>>>

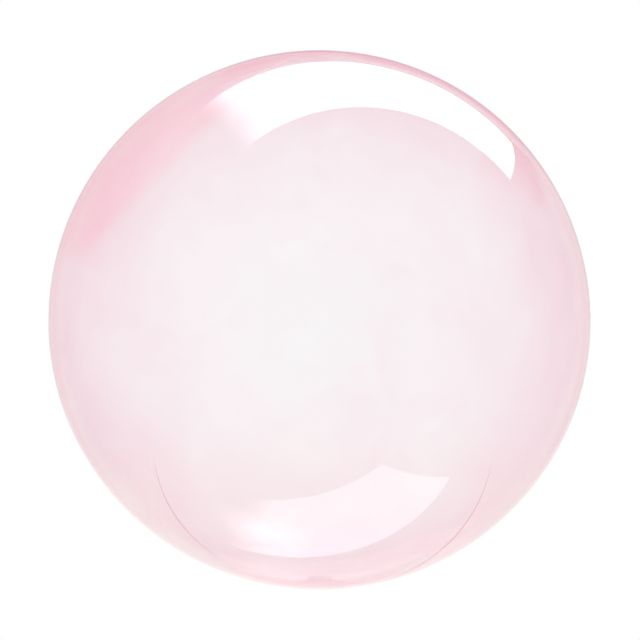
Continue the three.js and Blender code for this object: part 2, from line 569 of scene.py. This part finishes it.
# Two more pink gels on the right deepen the film beside the white patch, and the rim above it
RIGHT_GEL_TILT = math.radians(15)
right_along = Vector((0, math.cos(RIGHT_GEL_TILT), math.sin(RIGHT_GEL_TILT)))
right_across = Vector((0, -math.sin(RIGHT_GEL_TILT), math.cos(RIGHT_GEL_TILT)))
studio_card(
    "pink_right_card",
    centre=widest_centre + BALL_RADIUS * Vector((2.2, 1.07, 1.92)),
    half_width=1.94 * BALL_RADIUS * right_along,
    half_height=0.98 * BALL_RADIUS * right_across,
    fades=((-1.0, -0.2), (1.0, 0.80), (-0.95, -0.58), (0.64, 0.41)),
    colours={-0.9: (1.0, 0.79, 0.83), 0.0: (1.0, 0.57, 0.62)},
    film="near",
)
RIM_GEL_ROLL = math.radians(54)
rim_out = Vector((math.cos(RIM_GEL_ROLL), 0, math.sin(RIM_GEL_ROLL)))
rim_down = Vector((math.sin(RIM_GEL_ROLL), 0, -math.cos(RIM_GEL_ROLL)))
studio_card(
    "pink_rim_card",
    centre=widest_centre + BALL_RADIUS * (1.9 * rim_out + 3.0 * backward),
    half_width=1.6 * BALL_RADIUS * rim_down,
    half_height=0.95 * BALL_RADIUS * rim_out,
    fades=((-1.0, -0.6), (0.62, 0.12), (-1.0, -0.9), (1.0, 0.3)),
    colours={-0.9: (0.96, 0.84, 0.88), -0.3: (0.98, 0.76, 0.82), 0.9: (0.98, 0.72, 0.78)},
    film="near",
)

# A round grey-pink gel far behind the balloon is mirrored only at the very rim, as a thin darker line
EDGE_GEL_RADIUS = 3.2
studio_card(
    "edge_card",
    centre=widest_centre + 6.0 * BALL_RADIUS * backward,
    half_width=EDGE_GEL_RADIUS * BALL_RADIUS * rightward,
    half_height=EDGE_GEL_RADIUS * BALL_RADIUS * upward,
    fades=(SHARP_LOW, SHARP_HIGH, SHARP_LOW, SHARP_HIGH),
    colours={-0.4: (0.92, 0.92, 0.93), 0.3: (0.83, 0.83, 0.855)},
    film="near",
    is_round=True,
)

# The camera is level with the balloon's middle, a long way off. Near the rim light passes the film
# over and over, which takes many bounces.
CAMERA_DISTANCE = 3.0
FRAME_WIDTH = 0.7113
SENSOR_WIDTH = 36
AIM = Vector((0.0006, 0, 0.2955))
LIGHT_BOUNCES = 40
camera_data = bpy.data.cameras.new("camera")
camera_data.sensor_width = SENSOR_WIDTH
camera_data.lens = SENSOR_WIDTH * CAMERA_DISTANCE / FRAME_WIDTH
camera = bpy.data.objects.new("camera", camera_data)
camera.location = AIM - Vector((0, CAMERA_DISTANCE, 0))
camera.rotation_euler = (math.pi / 2, 0, 0)
bpy.context.collection.objects.link(camera)
bpy.context.scene.camera = camera
bpy.context.scene.view_settings.view_transform = "Standard"
bpy.context.scene.cycles.max_bounces = LIGHT_BOUNCES
bpy.context.scene.cycles.transmission_bounces = LIGHT_BOUNCES
bpy.context.scene.cycles.glossy_bounces = LIGHT_BOUNCES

<<<

_TASK TO CARRY OUT_:
Write out the whole listing again, exactly as it stands.

_ANSWER_:
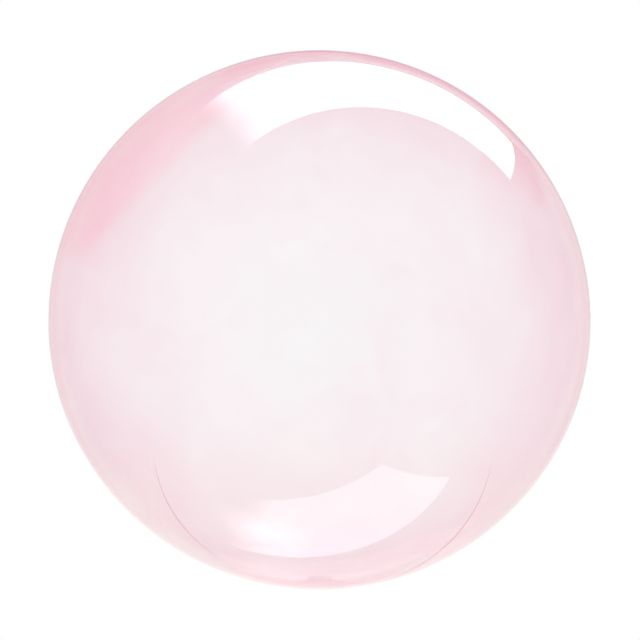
Continue the three.js and Blender code for this object: part 2, from line 569 of scene.py. This part finishes it.
# Two more pink gels on the right deepen the film beside the white patch, and the rim above it
RIGHT_GEL_TILT = math.radians(15)
right_along = Vector((0, math.cos(RIGHT_GEL_TILT), math.sin(RIGHT_GEL_TILT)))
right_across = Vector((0, -math.sin(RIGHT_GEL_TILT), math.cos(RIGHT_GEL_TILT)))
studio_card(
    "pink_right_card",
    centre=widest_centre + BALL_RADIUS * Vector((2.2, 1.07, 1.92)),
    half_width=1.94 * BALL_RADIUS * right_along,
    half_height=0.98 * BALL_RADIUS * right_across,
    fades=((-1.0, -0.2), (1.0, 0.80), (-0.95, -0.58), (0.64, 0.41)),
    colours={-0.9: (1.0, 0.79, 0.83), 0.0: (1.0, 0.57, 0.62)},
    film="near",
)
RIM_GEL_ROLL = math.radians(54)
rim_out = Vector((math.cos(RIM_GEL_ROLL), 0, math.sin(RIM_GEL_ROLL)))
rim_down = Vector((math.sin(RIM_GEL_ROLL), 0, -math.cos(RIM_GEL_ROLL)))
studio_card(
    "pink_rim_card",
    centre=widest_centre + BALL_RADIUS * (1.9 * rim_out + 3.0 * backward),
    half_width=1.6 * BALL_RADIUS * rim_down,
    half_height=0.95 * BALL_RADIUS * rim_out,
    fades=((-1.0, -0.6), (0.62, 0.12), (-1.0, -0.9), (1.0, 0.3)),
    colours={-0.9: (0.96, 0.84, 0.88), -0.3: (0.98, 0.76, 0.82), 0.9: (0.98, 0.72, 0.78)},
    film="near",
)

# A round grey-pink gel far behind the balloon is mirrored only at the very rim, as a thin darker line
EDGE_GEL_RADIUS = 3.2
studio_card(
    "edge_card",
    centre=widest_centre + 6.0 * BALL_RADIUS * backward,
    half_width=EDGE_GEL_RADIUS * BALL_RADIUS * rightward,
    half_height=EDGE_GEL_RADIUS * BALL_RADIUS * upward,
    fades=(SHARP_LOW, SHARP_HIGH, SHARP_LOW, SHARP_HIGH),
    colours={-0.4: (0.92, 0.92, 0.93), 0.3: (0.83, 0.83, 0.855)},
    film="near",
    is_round=True,
)

# The camera is level with the balloon's middle, a long way off. Near the rim light passes the film
# over and over, which takes many bounces.
CAMERA_DISTANCE = 3.0
FRAME_WIDTH = 0.7113
SENSOR_WIDTH = 36
AIM = Vector((0.0006, 0, 0.2955))
LIGHT_BOUNCES = 40
camera_data = bpy.data.cameras.new("camera")
camera_data.sensor_width = SENSOR_WIDTH
camera_data.lens = SENSOR_WIDTH * CAMERA_DISTANCE / FRAME_WIDTH
camera = bpy.data.objects.new("camera", camera_data)
camera.location = AIM - Vector((0, CAMERA_DISTANCE, 0))
camera.rotation_euler = (math.pi / 2, 0, 0)
bpy.context.collection.objects.link(camera)
bpy.context.scene.camera = camera
bpy.context.scene.view_settings.view_transform = "Standard"
bpy.context.scene.cycles.max_bounces = LIGHT_BOUNCES
bpy.context.scene.cycles.transmission_bounces = LIGHT_BOUNCES
bpy.context.scene.cycles.glossy_bounces = LIGHT_BOUNCES